══ INFORMATION PROVIDED

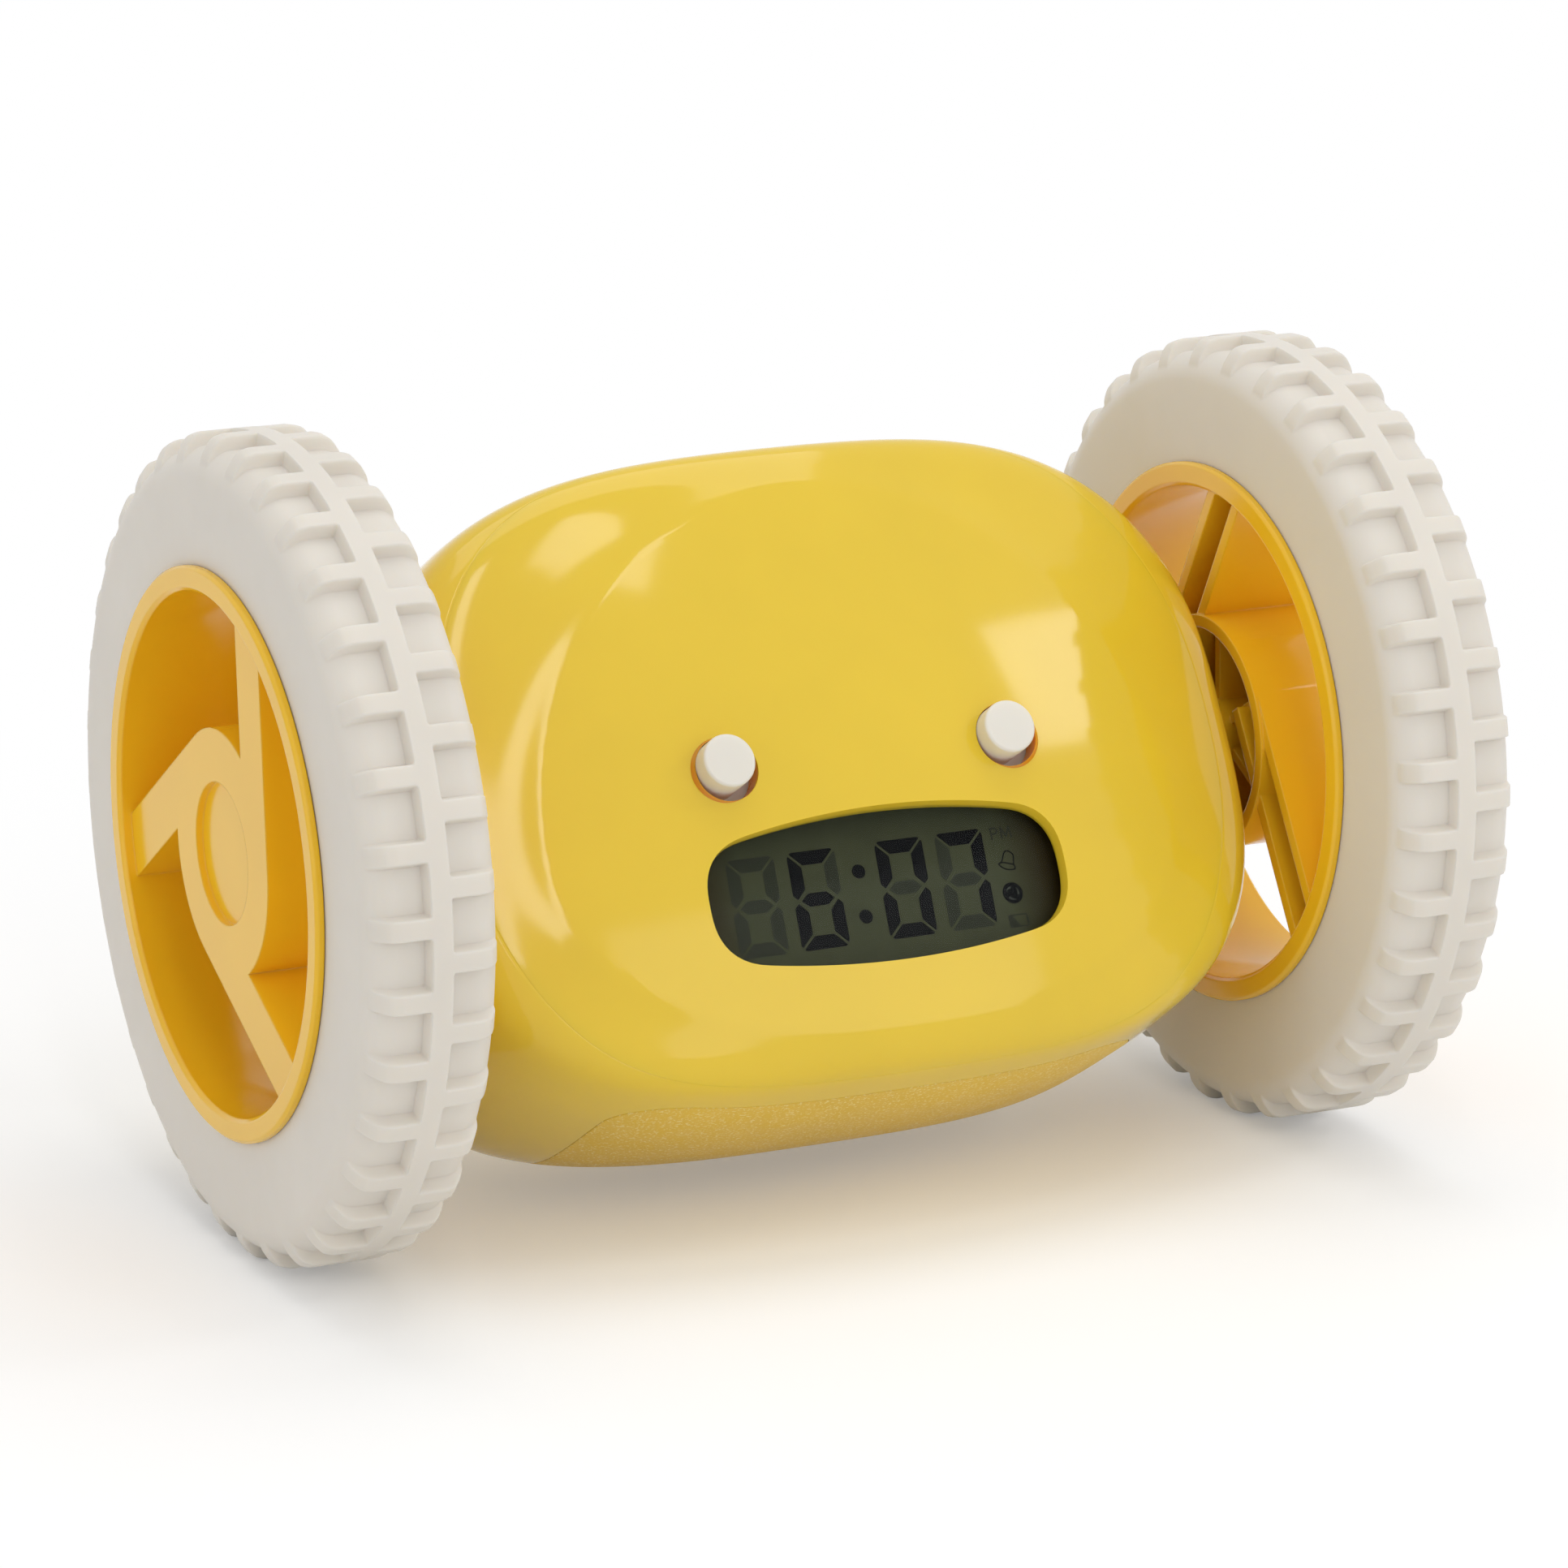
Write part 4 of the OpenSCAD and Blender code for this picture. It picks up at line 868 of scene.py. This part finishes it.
world = bpy.data.worlds.new("studio")
bpy.context.scene.world = world
world.use_nodes = True
nt = world.node_tree
nt.nodes.clear()
out = nt.nodes.new("ShaderNodeOutputWorld")
lights = white(nt, "ShaderNodeBackground", WORLD_LIGHT)
backdrop = white(nt, "ShaderNodeBackground", 1.0)
nt.links.new(mix_shader(nt, seen(nt), lights, backdrop), out.inputs["Surface"])


def softbox(name, toward, dist, size, radiance, along=(1, 0, 0)):
    """Rectangular lamp in a direction from the body, its long side turned along a vector."""
    li = bpy.data.lights.new(name, "AREA")
    li.shape = "RECTANGLE"
    li.size, li.size_y = size
    li.energy = radiance * math.pi * size[0] * size[1]
    ob = bpy.data.objects.new(name, li)
    bpy.context.scene.collection.objects.link(ob)
    z = Vector(toward).normalized()
    y = z.cross(Vector(along)).normalized()
    x = y.cross(z)
    place = Matrix.Translation(z * dist + Vector((0, 0, AXLE_H * MM)))
    ob.matrix_world = place @ Matrix((x, y, z)).transposed().to_4x4()


softbox("key_right", (0.72, -0.39, 0.565), 0.9, (0.26, 0.15), 4.2, (0.17, 0.17, -0.09))
softbox("key_left", (0.14, -0.40, 0.90), 0.9, (0.13, 0.14), 3.5, (0.14, -0.05, -0.04))
softbox("strip_left", (-0.2, -0.63, 0.75), 0.9, (0.72, 0.06), 4.0, (0.17, 0.5, 0.5))
softbox("top", (0.1, 0.15, 1.0), 1.1, (0.9, 0.7), 1.3)
softbox("front", (0.35, -1.0, 0.35), 1.2, (0.8, 0.6), 1.05)
softbox("fill_left", (-1.0, -0.35, 0.2), 1.2, (0.8, 0.6), 0.6)

cam = bpy.data.cameras.new("camera")
cam.sensor_width = 36.0
cam.lens = 7846.56 / 1932 * 36.0
cam_ob = bpy.data.objects.new("camera", cam)
bpy.context.scene.collection.objects.link(cam_ob)
cam_ob.location = (-0.285637, -0.594957, 0.22138)
cam_ob.rotation_euler = (math.pi / 2 - 0.263415, 0, -0.44675)
cam.clip_start = 0.01
bpy.context.scene.camera = cam_ob
bpy.context.scene.view_settings.view_transform = "Standard"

════

WRITTEN INSTRUCTION: Look for lines containing the string "scene" and copy them all.

SOLUTION BELOW:
Write part 4 of the OpenSCAD and Blender code for this picture. It picks up at line 868 of scene.py. This part finishes it.
bpy.context.scene.world = world
    bpy.context.scene.collection.objects.link(ob)
bpy.context.scene.collection.objects.link(cam_ob)
bpy.context.scene.camera = cam_ob
bpy.context.scene.view_settings.view_transform = "Standard"